With that said, he is the first Tar Heel player to wear corn rows. Maybe that includes him in a decorated Tar Heel hair tradition--J.R. Reid with the first fade and Donald Williams with the most famous Final Four shaved head. Roy Williams did have a player with corn rows at Kansas, so Thomas isn't likely to be the last Heel with that particular hair style. You're right that Dean Smith did have certain personal appearance standards. But he was known to be flexible given the right set of persuasive logic (think James Worthy's beard) and it's questionable whether he'd have the same rules today. Roy Williams does still utilize many of Smith's standards, including requiring freshmen to sample Chapel Hill churches during their first semester on campus--Williams often attends with them.
This is a really goofy question, but you get the impression that the intent wasn't meant to be offensive (I think). Either way, Adam Lucas (the guy who answers the emails) did a really good job of making it clear that cornrows don't equate to low standards. And I think it says a lot about Coach Williams that he's more concerned about making his players into good people, and less concerned about whether Quentin Thomas busts out his Pedro Martinez Jheri curl at the next game.

...Speaking of Pedro...Just kidding. Oh yeah, one more thing. Smokey left a comment Monday because he was concerned that I was serious when I mentioned Jeff Reed as the second best kicker in the league behind Adam Vinateiri. I was definitely kidding. Especially after he missed what seemed like 15 PATs last season.
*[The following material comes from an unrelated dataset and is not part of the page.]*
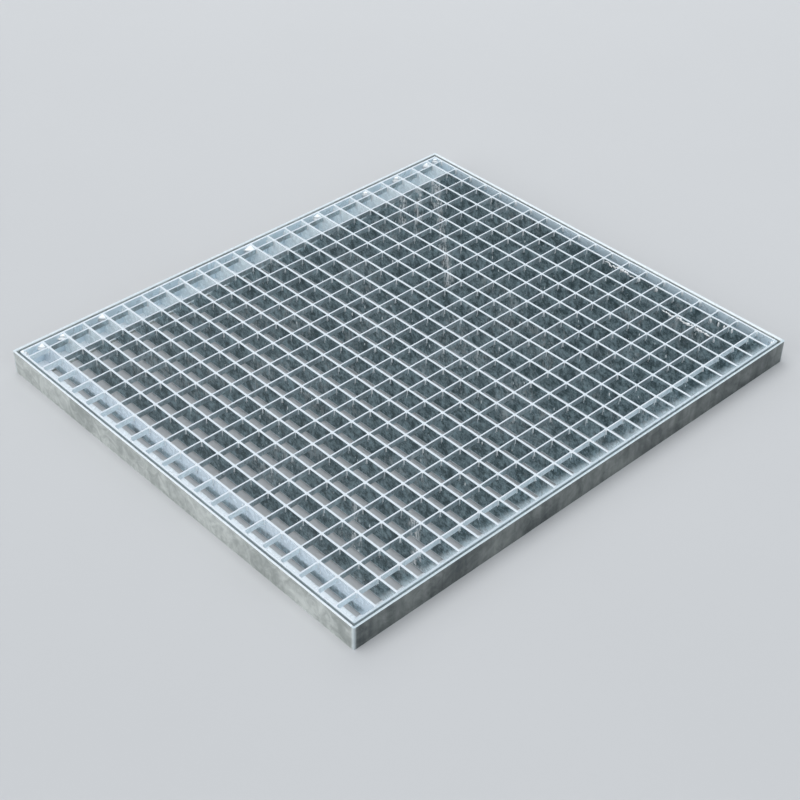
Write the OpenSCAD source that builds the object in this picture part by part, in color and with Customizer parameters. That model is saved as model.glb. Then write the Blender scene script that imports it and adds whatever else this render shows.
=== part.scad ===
// Pressed steel grating panel, lying loose in a mitred frame of steel angle.
//
// X runs along the long side, Y along the short side and +Z is up.
// The origin is the middle of the frame's underside, on the ground.
// Bearing bars stand on edge along Y. Shallower cross bars run along X, flush with
// their tops. Flat edge bands close the panel, which lies on the frame's ledge.

/* [Frame] */
// Outside length of the frame, along X
frame_length = 804; // [600:1:1100]
// Outside width of the frame, along Y
frame_width = 700; // [500:1:1000]
// Height of the angle's upright leg
leg_height = 35; // [34.5:0.5:60]
// Width of the angle's lower leg, the ledge that carries the panel
ledge_width = 35; // [25:0.5:50]
// Thickness of both legs of the angle
angle_thickness = 4; // [3:0.5:4.5]
// Radius on the inner edge of each toe of the angle
toe_radius = 2; // [0.5:0.5:2.5]
// Radius in the root of the angle, between the legs
root_radius = 2; // [0.5:0.5:3]
// Radius on the upright outer corners of the frame, dressed after welding
frame_corner_radius = 2.5; // [0.5:0.5:4]

/* [Panel] */
// Clearance between the frame's upright leg and the edge band, all round
panel_clearance = 3; // [2:0.5:6]
// Thickness of the flat edge band
band_thickness = 3; // [2:0.5:5]
// Radius on the upright outer corners of the edge band
band_corner_radius = 2; // [0.5:0.5:2]

/* [Bearing bars] */
// Depth of a bearing bar, also the depth of the edge band
bearing_depth = 30; // [20:1:30]
// Thickness of a bearing bar
bearing_thickness = 3; // [2:0.5:5]
// Centre distance of the bearing bars
bearing_pitch = 33.33; // [25:0.01:50]
// Centre of the first bearing bar from the outside of the left edge band
bearing_start = 35.5; // [15:0.5:45]

/* [Cross bars] */
// Depth of a cross bar
cross_depth = 8; // [6:1:18]
// Thickness of a cross bar
cross_thickness = 2; // [1.5:0.5:5]
// Centre distance of the cross bars
cross_pitch = 33.33; // [25:0.01:50]
// Centre of the first cross bar from the outside of the front edge band
cross_start = 35; // [15:0.5:45]

/* [Hidden] */
$fn = 48;

// Least clear gap between the last bar and the edge band beyond it
end_gap = 5;
// Number of stretches that the field of bars is drawn in
bays = 4;

// Outside of the panel, and the clear space between its edge bands
panel_length = frame_length - 2 * (angle_thickness + panel_clearance);
panel_width = frame_width - 2 * (angle_thickness + panel_clearance);
clear_length = panel_length - 2 * band_thickness;
clear_width = panel_width - 2 * band_thickness;
// The panel lies on the ledge
panel_z = angle_thickness;
cross_z = panel_z + bearing_depth - cross_depth;
// The root's fillet stays clear of the panel
root_fillet = min(root_radius, panel_clearance);

function count_bars(start, pitch, thickness, length) =
    floor((length - band_thickness - end_gap - thickness / 2 - start) / pitch) + 1;
bearing_count = count_bars(bearing_start, bearing_pitch, bearing_thickness, panel_length);
cross_count = count_bars(cross_start, cross_pitch, cross_thickness, panel_width);

function bearing_x(i) = -panel_length / 2 + bearing_start + i * bearing_pitch;
function cross_y(j) = -panel_width / 2 + cross_start + j * cross_pitch;

// First bearing bar of a bay, and the plane in mid cell where the bay begins
function bay_first(k) = ceil(k * bearing_count / bays);
function bay_begin(k) = k == 0 ? -clear_length / 2
    : k == bays ? clear_length / 2
    : bearing_x(bay_first(k)) - bearing_pitch / 2;

module rounded_rectangle(length, width, radius) {
    square([length - 2 * radius, width], center = true);
    square([length, width - 2 * radius], center = true);
    for (x = [-1, 1], y = [-1, 1])
        translate([x * (length / 2 - radius), y * (width / 2 - radius)])
            circle(radius);
}

// A bar end with one rounded edge: a square of the given size whose far corner is round
module toe(width, height, radius) {
    difference() {
        square([width, height]);
        translate([width - radius, height - radius])
            square(2 * radius);
    }
    translate([width - radius, height - radius])
        circle(radius);
}

// Section of the angle: heel at the origin, legs along +X and +Y
module angle_section() {
    toe(angle_thickness, leg_height, toe_radius);
    toe(ledge_width, angle_thickness, toe_radius);
    difference() {
        square(angle_thickness + root_fillet);
        translate([1, 1] * (angle_thickness + root_fillet))
            circle(root_fillet);
    }
}

// One length of angle along X on the frame's front side, mitred at both ends
module mitred_angle(length, width) {
    intersection() {
        translate([-length / 2, -width / 2, 0])
            rotate([90, 0, 90])
                linear_extrude(length)
                    angle_section();
        linear_extrude(leg_height)
            intersection() {
                rounded_rectangle(length, width, frame_corner_radius);
                polygon([[-length / 2, -width / 2],
                         [length / 2, -width / 2],
                         [length / 2 - ledge_width, -width / 2 + ledge_width],
                         [-length / 2 + ledge_width, -width / 2 + ledge_width]]);
            }
    }
}

module angle_front() {
    color("gainsboro") mitred_angle(frame_length, frame_width);
}

module angle_right() {
    color("gainsboro") rotate(90) mitred_angle(frame_width, frame_length);
}

module angle_back() {
    color("gainsboro") rotate(180) mitred_angle(frame_length, frame_width);
}

module angle_left() {
    color("gainsboro") rotate(270) mitred_angle(frame_width, frame_length);
}

// Edge band over the full length of the panel, on its front side
module long_band() {
    translate([0, 0, panel_z])
        linear_extrude(bearing_depth)
            intersection() {
                rounded_rectangle(panel_length, panel_width, band_corner_radius);
                translate([-panel_length / 2, -panel_width / 2])
                    square([panel_length, band_thickness]);
            }
}

// Edge band between the two long bands, on the panel's right side
module short_band() {
    translate([clear_length / 2, -clear_width / 2, panel_z])
        cube([band_thickness, clear_width, bearing_depth]);
}

module band_front() {
    color("lightsteelblue") long_band();
}

module band_right() {
    color("lightsteelblue") short_band();
}

module band_back() {
    color("lightsteelblue") rotate(180) long_band();
}

module band_left() {
    color("lightsteelblue") rotate(180) short_band();
}

// One bay of the field: its bearing bars, and the cross bars pressed into them
module bay(k) {
    for (i = [bay_first(k) : bay_first(k + 1) - 1])
        translate([bearing_x(i) - bearing_thickness / 2, -clear_width / 2, panel_z])
            cube([bearing_thickness, clear_width, bearing_depth]);
    for (j = [0 : cross_count - 1])
        translate([bay_begin(k), cross_y(j) - cross_thickness / 2, cross_z])
            cube([bay_begin(k + 1) - bay_begin(k), cross_thickness, cross_depth]);
}

module bars_left() {
    color("silver") bay(0);
}

module bars_mid_left() {
    color("silver") bay(1);
}

module bars_mid_right() {
    color("silver") bay(2);
}

module bars_right() {
    color("silver") bay(3);
}

angle_front();
angle_right();
angle_back();
angle_left();
band_front();
band_right();
band_back();
band_left();
bars_left();
bars_mid_left();
bars_mid_right();
bars_right();
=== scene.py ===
"""Finish, zinc and welds of a pressed steel grating panel that lies loose in a mitred angle frame.

The solids come from the frame. This file gives them their galvanised finish, with painted light
and shade in its colours, and adds what hot zinc and welding leave on such a panel: fillets and
drips at the crossings, beads at the bar ends and in the corners, ridges and grit. Lengths are in
metres.
"""

import math

import bmesh
import bpy
import numpy as np
from bpy.props import FloatProperty, FloatVectorProperty, IntProperty, PointerProperty
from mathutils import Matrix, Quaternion, Vector


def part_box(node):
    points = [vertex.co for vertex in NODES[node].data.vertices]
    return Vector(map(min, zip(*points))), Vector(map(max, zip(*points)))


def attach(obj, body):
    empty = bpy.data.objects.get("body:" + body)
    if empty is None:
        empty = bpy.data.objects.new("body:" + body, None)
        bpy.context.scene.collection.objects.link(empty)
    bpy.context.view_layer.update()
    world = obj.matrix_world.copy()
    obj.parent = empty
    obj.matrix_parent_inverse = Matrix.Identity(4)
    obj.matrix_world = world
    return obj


bl_info = {
    "name": "Pressed Steel Grating Panel",
    "version": (1, 0, 0),
    "blender": (4, 5, 0),
    "location": "View3D > Sidebar > Grating",
    "description": "Galvanised finish, zinc and welds for a grating panel in its angle frame",
    "category": "Object",
}

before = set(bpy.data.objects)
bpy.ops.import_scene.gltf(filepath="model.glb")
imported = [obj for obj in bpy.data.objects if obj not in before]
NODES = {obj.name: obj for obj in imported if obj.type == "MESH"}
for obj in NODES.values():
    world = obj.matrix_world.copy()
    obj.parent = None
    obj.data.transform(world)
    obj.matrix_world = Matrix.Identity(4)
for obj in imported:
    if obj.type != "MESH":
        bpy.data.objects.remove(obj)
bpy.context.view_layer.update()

BAYS = ("bars_left", "bars_mid_left", "bars_mid_right", "bars_right")
BANDS = ("band_front", "band_right", "band_back", "band_left")
ANGLES = ("angle_front", "angle_right", "angle_back", "angle_left")
BODY = "root"

X, Y, Z = 0, 1, 2
MM = 0.001

# Plan points between which a trail of painted glints runs over the panel
GLINT_TRAILS = (
    ((0.155, 0.062), (0.345, 0.289)),
    ((0.226, 0.240), (0.279, 0.296)),
    ((0.241, 0.220), (0.306, 0.288)),
    ((0.301, 0.244), (0.347, 0.292)),
    ((-0.318, -0.262), (-0.262, -0.195)),
    ((-0.272, -0.318), (-0.215, -0.250)),
)
# Distance from the middle of a trail at which it has faded out
GLINT_WIDTH = 8 * MM


# Settings


def colour(name, description, default):
    """A colour that a user may change, in linear light."""
    return FloatVectorProperty(
        name=name, description=description, default=default, subtype="COLOR", size=3, min=0, max=1
    )


def length(name, description, default):
    """A length that a user may change."""
    return FloatProperty(name=name, description=description, default=default, unit="LENGTH", min=0)


def amount(name, description, default, least=0):
    """A plain number that a user may change."""
    return FloatProperty(name=name, description=description, default=default, min=least)


def angle(name, description, degrees):
    """An angle that a user may change, given in degrees."""
    return FloatProperty(
        name=name, description=description, default=math.radians(degrees), subtype="ANGLE"
    )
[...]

I root for Reed because he's a UNC guy, but he can also be very frustrating. Still, he was 3-for-3 last week in crappy conditions so I at least have to give him props for that. And speaking of former Heels now with the Steelers, I've seen Willie Parker getting knocked silly by Sean Taylor at least 100 times this week. I guess the lesson there is don't drop the ball; well that, or don't even try to catch it if you see Sean Taylor running at you full throttle.

OK, the Tarheels are 5-1 and have Kentucky in town this Saturday. Couple that with the Steelers/Jags game Sunday night and this could turn into a PBR double kegger (I love the fact that Pabst actually "cards" you before you can get to their homepage -- that should keep underage kids from drinking).